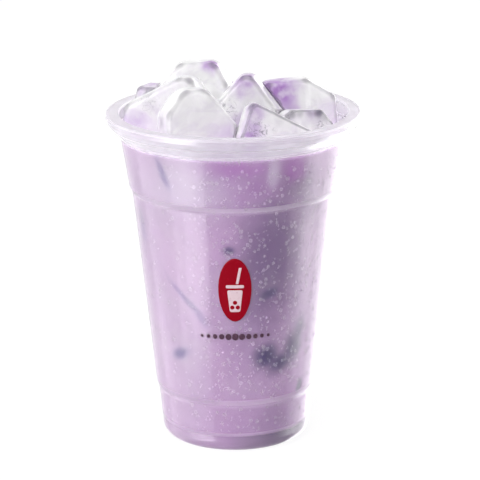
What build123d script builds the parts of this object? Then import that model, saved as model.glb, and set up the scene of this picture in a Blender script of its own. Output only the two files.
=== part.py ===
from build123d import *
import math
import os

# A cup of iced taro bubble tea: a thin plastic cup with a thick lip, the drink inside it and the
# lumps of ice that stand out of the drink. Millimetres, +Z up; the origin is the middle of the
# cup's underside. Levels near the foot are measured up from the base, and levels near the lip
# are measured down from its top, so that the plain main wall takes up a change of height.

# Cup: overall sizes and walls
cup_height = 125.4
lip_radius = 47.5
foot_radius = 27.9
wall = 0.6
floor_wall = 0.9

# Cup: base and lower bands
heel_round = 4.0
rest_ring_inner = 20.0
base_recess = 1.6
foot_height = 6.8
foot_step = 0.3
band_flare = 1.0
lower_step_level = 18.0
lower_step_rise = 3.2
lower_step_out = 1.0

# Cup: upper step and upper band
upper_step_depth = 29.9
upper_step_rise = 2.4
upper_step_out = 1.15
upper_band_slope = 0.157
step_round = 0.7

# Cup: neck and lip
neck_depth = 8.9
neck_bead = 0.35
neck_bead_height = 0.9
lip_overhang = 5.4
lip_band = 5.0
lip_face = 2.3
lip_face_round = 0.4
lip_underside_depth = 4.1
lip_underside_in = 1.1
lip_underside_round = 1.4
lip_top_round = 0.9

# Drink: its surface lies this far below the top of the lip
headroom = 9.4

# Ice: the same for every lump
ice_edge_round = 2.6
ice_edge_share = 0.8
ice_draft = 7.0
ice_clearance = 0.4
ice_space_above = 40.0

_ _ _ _

STATED PROBLEM:
Extract exactly the leading lines of the data, stopping at and including the line with "floor_wall = 0.9".

EXERCISE RESULT:
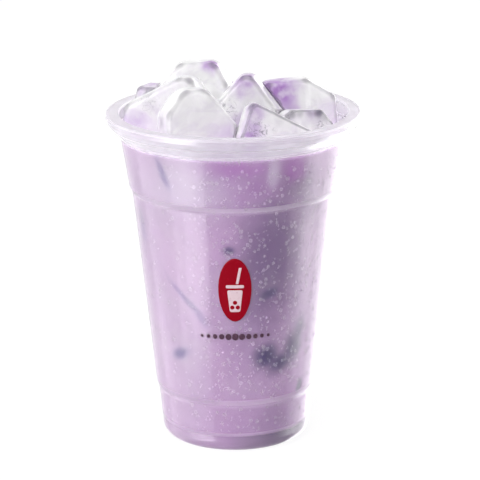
What build123d script builds the parts of this object? Then import that model, saved as model.glb, and set up the scene of this picture in a Blender script of its own. Output only the two files.
=== part.py ===
from build123d import *
import math
import os

# A cup of iced taro bubble tea: a thin plastic cup with a thick lip, the drink inside it and the
# lumps of ice that stand out of the drink. Millimetres, +Z up; the origin is the middle of the
# cup's underside. Levels near the foot are measured up from the base, and levels near the lip
# are measured down from its top, so that the plain main wall takes up a change of height.

# Cup: overall sizes and walls
cup_height = 125.4
lip_radius = 47.5
foot_radius = 27.9
wall = 0.6
floor_wall = 0.9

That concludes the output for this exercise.